Omega’s Constellation got its name from a unique source. While its name implies extra-terrestrial bodies, its namesake was derived from the Lockheed Constellation (“Connie”)—an airliner from WWII. Keeping the dauphine hands on the Constellation’s dial was a clever (albeit unintentional) pun/nod to the dolphin-shaped fuselage of the Lockheed Constellation. Retaining an aviation allure, the automatic chronometer aspect of the Omega Constellation would come to be coveted by flight-affiliated watch wearers from all over. In that vein—after its initial release—the Constellation would take to land, sky, and sea quite well for its wearers (as a performance watch). On a further naming note, its 1952 release was debuted in America as the “Globemaster”—that name was eventually switched to “Constellation” on the U.S. market in 1956.
Quality Written in the Stars
Another key aspect in naming the Constellation, of course, is the Geneva Observatory stamped onto the backs of each piece (a tradition that continues to this day). The observatory’s presence on the back of the 1952 Constellations was meant to imply the scientific accuracy of their Caliber 35X bumper-driven movements. Beyond accuracy, each Constellation went through rigorous physical testing against the elements before being released to the public.
Before counterweights were a part of Omega’s automatic chronometers, bumper movements were a forward-thinking milestone for the brand. Alongside this reality, the cases housing them allowed for a performance wear that was wonderfully versatile. Come 1955 the Caliber 35X movements were replaced by the Caliber 50x bumper movement.
Case Designs and Movement Updates
As automatic movements and aesthetics evolved among the watch community, so did the Omega Constellation series. The 1950s Constellations used bumper movements (a bit jarring), but by the 1960s would utilize rotor-driven automatic movements. At the dawn of the 1970s, Omega experimented with applying a highly accurate MegaQuartz movement in their constellation series—a movement that would garner high industry praise. In terms of chronometer timekeeping, the 1950s-1970s are lauded as a heyday of innovation regarding the Omega Constellation.
Visual designs from this time period tend to be met with high praise from watchmakers and collectors alike. Changes between round and rectangular cases in the overall design became a hallmark of Omega’s experimentation with the Constellation. Omega created a lot of unique models as a result of bold steps in visual design—but there was a particular run in the 1960s that’s worth noting. The Constellation Deluxe, Constellation Deluxe II Calendar, and Constellation Grande Lux all captured the overall visual flow of the Constellation both before and after their release. Faceted dial markers, angular elegance on the lugs, the use of onyx-infused gold, and cross-hairs on the dial made them a popular choice—even for the likes of Elvis Presley.

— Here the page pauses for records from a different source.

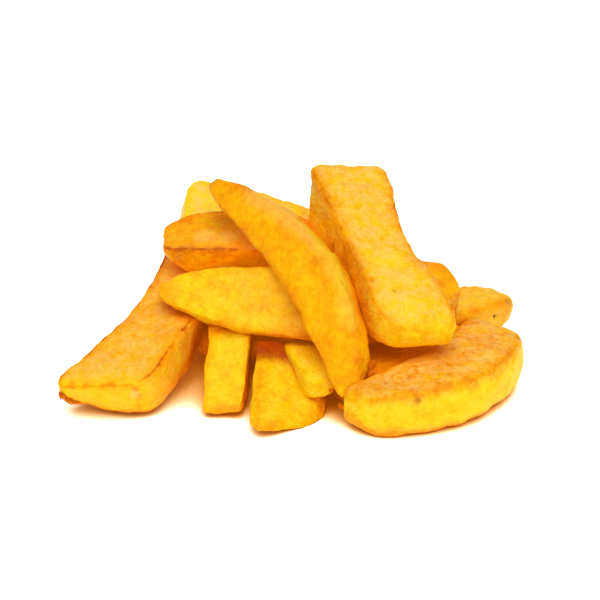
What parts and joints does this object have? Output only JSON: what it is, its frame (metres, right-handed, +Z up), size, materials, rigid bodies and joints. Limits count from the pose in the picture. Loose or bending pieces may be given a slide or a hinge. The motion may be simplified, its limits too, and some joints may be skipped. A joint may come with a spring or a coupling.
{
  "type": "heap of thick-cut fried potato chips",
  "caption": "Loose heap of thick-cut fried potato chips lying across each other on a flat surface, fused into one solid.",
  "frame": {"origin": "the middle of the heap's box in X and Y, on the surface it lies on", "axes": "+X to the right along the heap's width as the picture shows it, +Y to the back, +Z up"},
  "size_m": [0.1363, 0.1098, 0.0551],
  "materials": {
    "fried_potato": "satin, slightly oily"
  },
  "bodies": {
    "root": {"fries": "fried_potato"}
  },
  "joints": []
}
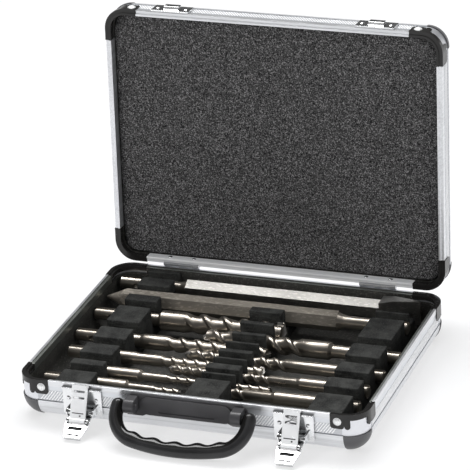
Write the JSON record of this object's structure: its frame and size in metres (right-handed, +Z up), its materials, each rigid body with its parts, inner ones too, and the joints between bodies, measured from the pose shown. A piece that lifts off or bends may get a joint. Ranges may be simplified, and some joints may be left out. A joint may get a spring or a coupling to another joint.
{
  "type": "drill bit case",
  "caption": "Aluminium carrying case with hinged lid, draw latches and swing handle, holding hammer drill bits and chisels in slotted foam.",
  "frame": {"origin": "middle of the base's underside, on the surface it rests on", "axes": "+X to the right along the latch side, +Y towards the hinges, +Z up"},
  "size_m": [0.275, 0.2884, 0.2504],
  "materials": {
    "aluminium": "satin",
    "chrome": "polished",
    "black": "gloss",
    "grey_plastic": "satin",
    "handle": "satin",
    "foam": "matte",
    "tool_steel": "ground"
  },
  "bodies": {
    "base": {"base_panel": "aluminium", "base_edges_long": "aluminium", "base_edges_short": "aluminium", "base_bands_long": "aluminium", "base_bands_short": "aluminium", "base_rims_long": "aluminium", "base_rims_short": "aluminium", "base_ball_corners": "grey_plastic", "base_mid_corners": "aluminium", "base_rim_corners": "black", "base_corner_rivets": "chrome", "base_liner": "black", "foam_left": "foam", "foam_middle": "foam", "foam_right": "foam", "hinge_base_leaves": "aluminium", "hinge_pins": "chrome", "latch_plate_left": "chrome", "latch_plate_right": "chrome", "lever_pins": "chrome", "base_rivets": "chrome", "handle_bracket": "grey_plastic", "handle_pins": "chrome"},
    "lid": {"lid_panel": "aluminium", "lid_edges_long": "aluminium", "lid_edges_short": "aluminium", "lid_bands_long": "aluminium", "lid_bands_short": "aluminium", "lid_rims_long": "aluminium", "lid_rims_short": "aluminium", "lid_ball_corners": "grey_plastic", "lid_mid_corners": "aluminium", "lid_rim_corners": "black", "lid_corner_rivets": "chrome", "lid_liner": "black", "lid_foam": "foam", "hinge_lid_leaves": "aluminium", "strike_left": "chrome", "strike_right": "chrome", "lid_rivets": "chrome"},
    "handle": {"handle_grip": "handle"},
    "lever_left": {"latch_lever_left": "chrome", "link_pin_left": "chrome"},
    "lever_right": {"latch_lever_right": "chrome", "link_pin_right": "chrome"},
    "link_left": {"latch_link_left": "chrome"},
    "link_right": {"latch_link_right": "chrome"},
    "flat_chisel": {"flat_chisel": "tool_steel"},
    "point_chisel": {"point_chisel": "tool_steel"},
    "bit_16": {"bit_16": "tool_steel"},
    "bit_14": {"bit_14": "tool_steel"},
    "bit_12": {"bit_12": "tool_steel"},
    "bit_10": {"bit_10": "tool_steel"},
    "bit_9": {"bit_9": "tool_steel"},
    "bit_8": {"bit_8": "tool_steel"},
    "bit_6": {"bit_6": "tool_steel"},
    "bit_6_short": {"bit_6_short": "tool_steel"},
    "bit_8_short": {"bit_8_short": "tool_steel"}
  },
  "joints": [
    {"name": "lid_hinge", "type": "hinge", "parent": "base", "child": "lid", "pos_m": [0, 0.1055, 0.037], "axis": [-1, 0, 0], "range_deg": [-93.5, 0]},
    {"name": "handle_swivel", "type": "hinge", "parent": "base", "child": "handle", "pos_m": [0, -0.1135, 0.026], "axis": [1, 0, 0], "range_deg": [-132, 0]},
    {"name": "latch_lever_left", "type": "hinge", "parent": "base", "child": "lever_left", "pos_m": [-0.0833, -0.111, 0.014], "axis": [1, 0, 0], "range_deg": [-114, 0]},
    {"name": "latch_link_left", "type": "hinge", "parent": "lever_left", "child": "link_left", "pos_m": [-0.0833, -0.11831, 0.01075], "axis": [1, 0, 0], "range_deg": [0, 133.51]},
    {"name": "latch_lever_right", "type": "hinge", "parent": "base", "child": "lever_right", "pos_m": [0.0833, -0.111, 0.014], "axis": [1, 0, 0], "range_deg": [-114, 0]},
    {"name": "latch_link_right", "type": "hinge", "parent": "lever_right", "child": "link_right", "pos_m": [0.0833, -0.11831, 0.01075], "axis": [1, 0, 0], "range_deg": [0, 133.51]},
    {"name": "lift_flat_chisel", "type": "slide", "parent": "base", "child": "flat_chisel", "axis": [0, 0, 1], "range_m": [0, 0.06]},
    {"name": "lift_point_chisel", "type": "slide", "parent": "base", "child": "point_chisel", "axis": [0, 0, 1], "range_m": [0, 0.06]},
    {"name": "lift_bit_16", "type": "slide", "parent": "base", "child": "bit_16", "axis": [0, 0, 1], "range_m": [0, 0.06]},
    {"name": "lift_bit_14", "type": "slide", "parent": "base", "child": "bit_14", "axis": [0, 0, 1], "range_m": [0, 0.06]},
    {"name": "lift_bit_12", "type": "slide", "parent": "base", "child": "bit_12", "axis": [0, 0, 1], "range_m": [0, 0.06]},
    {"name": "lift_bit_10", "type": "slide", "parent": "base", "child": "bit_10", "axis": [0, 0, 1], "range_m": [0, 0.06]},
    {"name": "lift_bit_9", "type": "slide", "parent": "base", "child": "bit_9", "axis": [0, 0, 1], "range_m": [0, 0.06]},
    {"name": "lift_bit_8", "type": "slide", "parent": "base", "child": "bit_8", "axis": [0, 0, 1], "range_m": [0, 0.06]},
    {"name": "lift_bit_6", "type": "slide", "parent": "base", "child": "bit_6", "axis": [0, 0, 1], "range_m": [0, 0.06]},
    {"name": "lift_bit_6_short", "type": "slide", "parent": "base", "child": "bit_6_short", "axis": [0, 0, 1], "range_m": [0, 0.06]},
    {"name": "lift_bit_8_short", "type": "slide", "parent": "base", "child": "bit_8_short", "axis": [0, 0, 1], "range_m": [0, 0.06]}
  ],
  "couplings": [
    {"joint": "latch_link_left", "follows": "latch_lever_left", "ratio": -1.171},
    {"joint": "latch_link_right", "follows": "latch_lever_right", "ratio": -1.171}
  ]
}
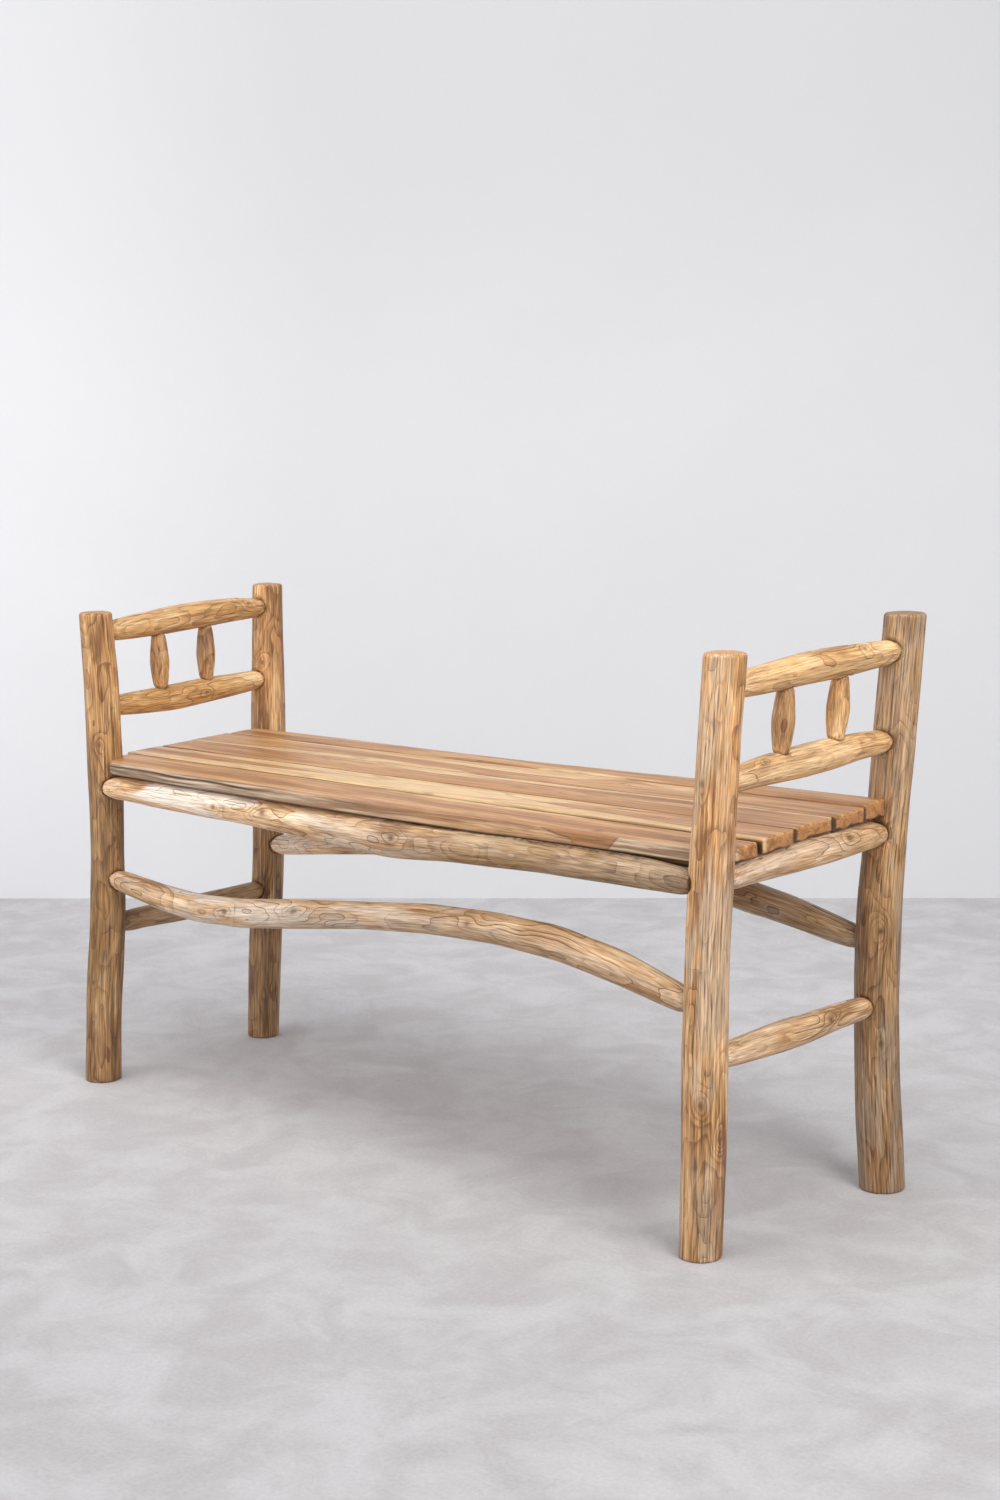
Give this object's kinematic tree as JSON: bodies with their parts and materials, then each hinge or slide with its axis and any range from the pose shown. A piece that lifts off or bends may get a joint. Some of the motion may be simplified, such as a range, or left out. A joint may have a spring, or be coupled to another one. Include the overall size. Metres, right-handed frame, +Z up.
{
  "type": "log bench",
  "caption": "Rustic bench of peeled poles with a boarded seat, open low arms with spindles, and curved branch stretchers between its four posts",
  "frame": {"origin": "on the floor, at the middle of the bench's footprint", "axes": "+X runs along the seat to the right-hand end, +Y to the back, +Z up"},
  "size_m": [1.1983, 0.4083, 0.714],
  "materials": {
    "post_wood": "peeled, dry, matte, brown with paler streaks",
    "arm_wood": "peeled, dry, matte, golden tan",
    "rail_wood": "peeled, dry, matte, pale tan with grey weathering",
    "spindle_wood": "whittled, dry, matte, golden tan",
    "board_wood": "sawn and sanded smooth, low sheen, pinkish tan",
    "bearer_wood": "split, dry, matte",
    "screw_steel": "plain zinc-plated steel"
  },
  "bodies": {
    "root": {"front_left_post": "post_wood", "back_left_post": "post_wood", "front_right_post": "post_wood", "back_right_post": "post_wood", "left_upper_arm": "arm_wood", "left_lower_arm": "arm_wood", "right_upper_arm": "arm_wood", "right_lower_arm": "arm_wood", "left_end_rail": "rail_wood", "right_end_rail": "rail_wood", "front_seat_rail": "rail_wood", "back_seat_rail": "rail_wood", "left_stretcher": "rail_wood", "right_stretcher": "rail_wood", "front_stretcher": "rail_wood", "back_stretcher": "rail_wood", "left_front_spindle": "spindle_wood", "left_back_spindle": "spindle_wood", "right_front_spindle": "spindle_wood", "right_back_spindle": "spindle_wood", "seat_board_1": "board_wood", "seat_board_2": "board_wood", "seat_board_3": "board_wood", "seat_board_4": "board_wood", "seat_board_5": "board_wood", "seat_bearer": "bearer_wood", "seat_screws": "screw_steel"}
  },
  "joints": []
}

The 70s and 80s Lead to the Future
As mentioned previously, Omega began using quartz movements in their Constellation series by the 1970s. While many watch aficionados believe this was the death-knell of the Constellation’s more impactful time in watchmaking, it also acts as an example of an unavoidable shift in watch technology during that time (the Quartz Crisis/Revolution). Omega, in order to stay competitive with Japan, made Constellation models with both quartz and mechanical movements from the 1970s onward.
Transitioning from the 70s into the 80s Omega released the “Manhattan” series Constellations (in 1982). From 1982 to the day of this writing, Omega still uses the Manhattan style to inform the design of the Constellation series. While design variations and updates continue to evolve—mostly in the movements—the Constellation has remained largely the same for close to 40 years. This has led to some ho-hum feelings toward this once-flagship model of Omegas, among watch enthusiasts.
Swatch Out for Omega Constellation Updates
Today’s Omega is currently owned by the greater Swatch watch group. Under this umbrella Omega’s Constellation series has still not seen any radical changes. However, the name “Globemaster” has been reintroduced recently to the Constellation universe—denoting an interest in the Omega Constellation’s past from both Omega and its parent company. Perhaps we’ll see a renaissance in the upcoming decade regarding this wristwatch classic. Until then, we’ll continue to enjoy Constellations both old and new—looking toward a future that’s (perhaps) written in the stars.